The modelling of capillary pressure is a classic multi-scale phenomenon, associated with the fluid surface tension at the scale of the pore, while producing macroscopic effects at the scale of the reservoir. Typically, both the measurement and prediction of capillary effects are challenging enough at the pore scale, but once we look on the scale of the reservoir any model will inevitably be a relatively simple correlated model rather than one derived from first principles.
The modelling at reservoir scale needs to honour known measurements, for example the water saturation at equilibrium, and to cover any effect that could have macroscopic implications. The change in capillary pressure is hysteretic in nature, in part, because processes active on geological time-scales may not be relevant over the time-scale of production. This hysteretic nature is typically captured in reservoir scale simulation via simple correlated models that typically honour input drainage and imbibition curves. An example is the widely used Killough model (ref 2).
Unfortunately use of these hysteresis models in complex full field simulations can lead to increased non-linearity in the problem and hence to slow and unreliable simulation runs. In such cases, engineers will often be tempted to turn off the hysteresis model, using fixed capillary pressure curves and risking biasing their results and potentially seeing non-physical behaviour.
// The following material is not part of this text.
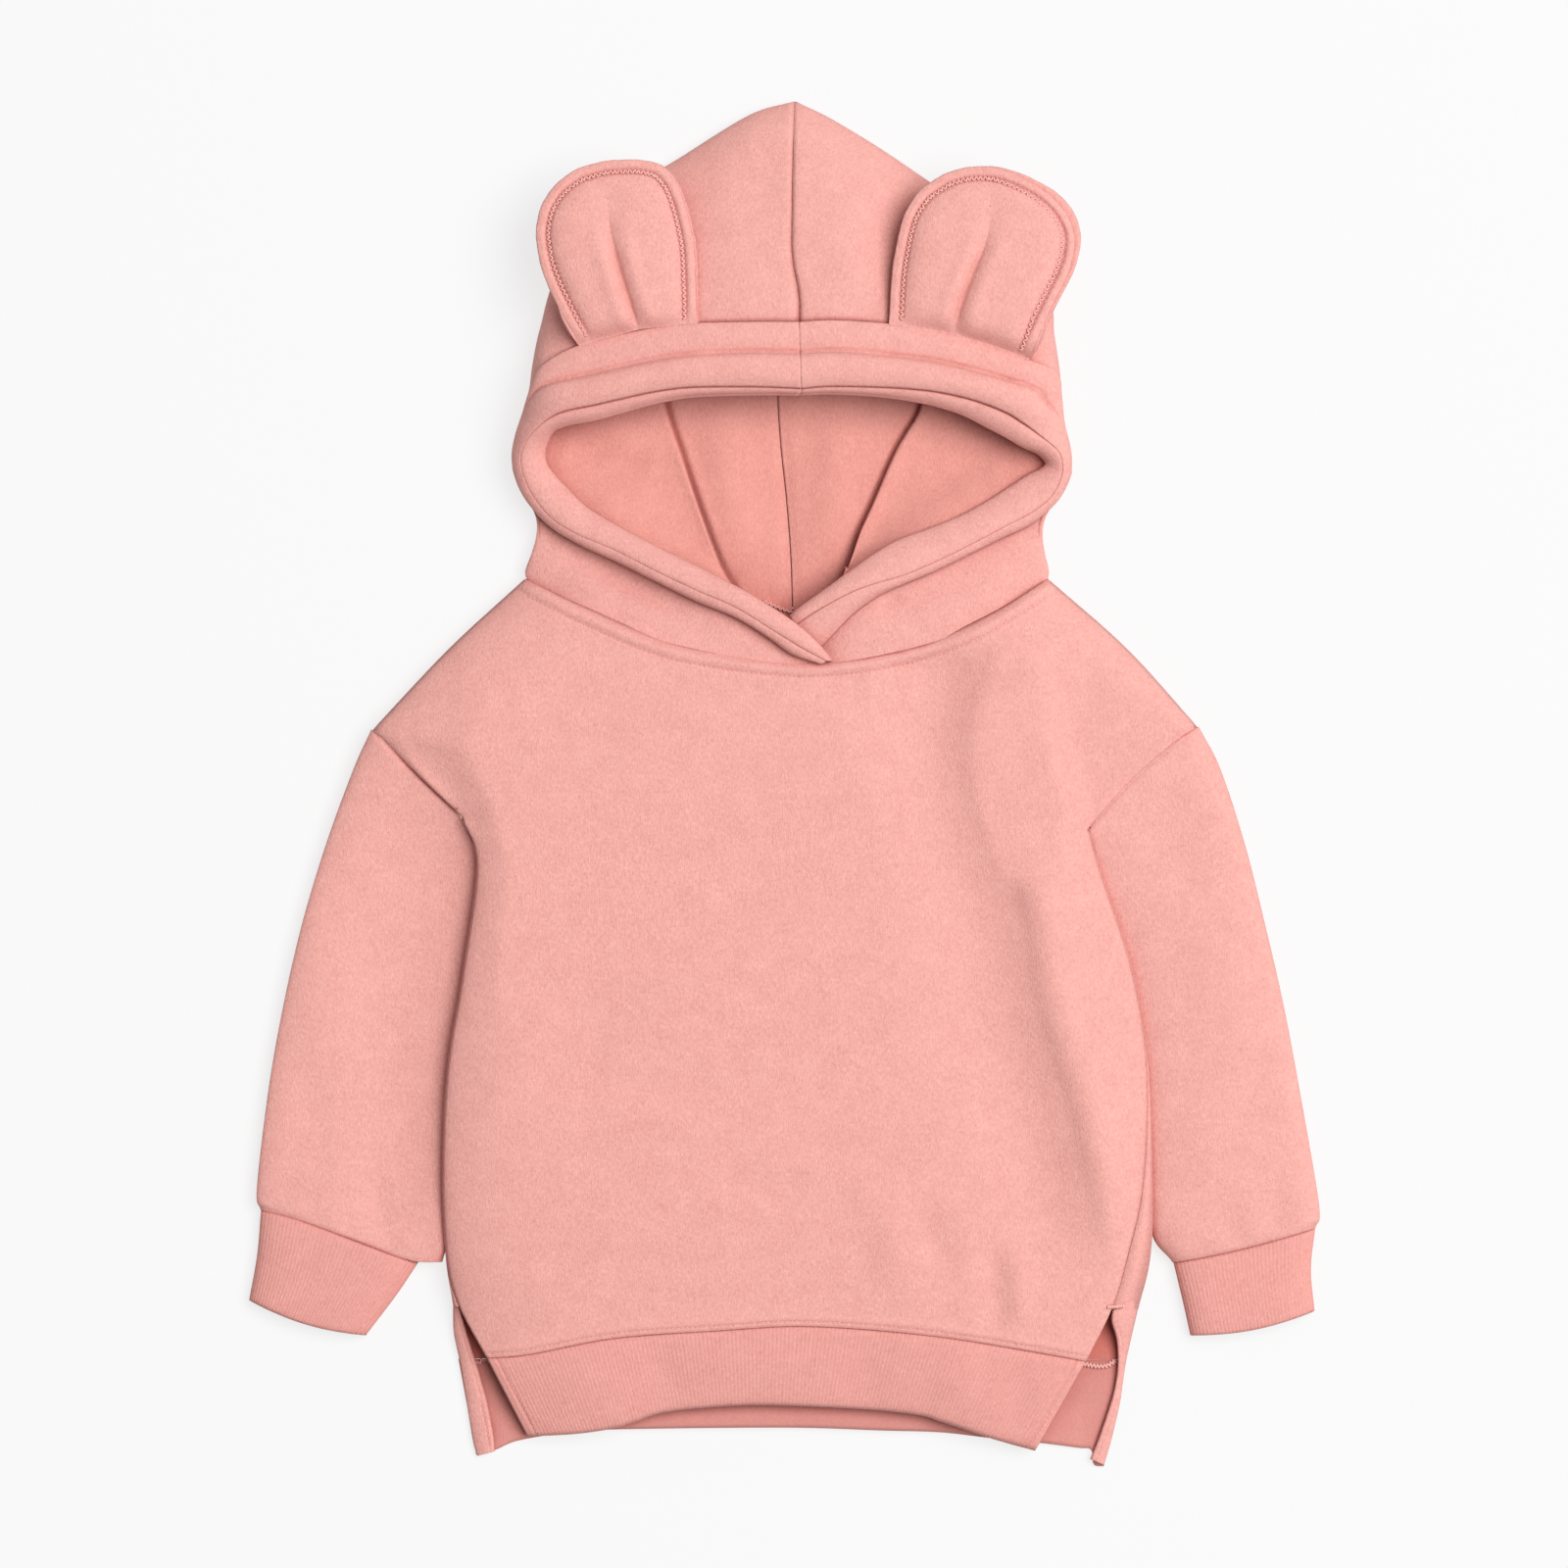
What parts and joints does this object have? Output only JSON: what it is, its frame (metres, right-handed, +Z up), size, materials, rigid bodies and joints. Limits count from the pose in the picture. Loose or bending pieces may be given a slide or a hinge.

This paper addresses some of the shortcoming of existing hysteresis models and proposes an alternative formulation, where the gradient of the intermediate scanning curves matches the gradient of the bounding drainage curve. This feature prevents a discontinuity in the derivative of capillary pressure that occurs at exactly the conditions in a transition zone where multiple phases are mobile. Taking out this gradient discontinuity has led to improved convergence in a fully implicit black-oil simulator.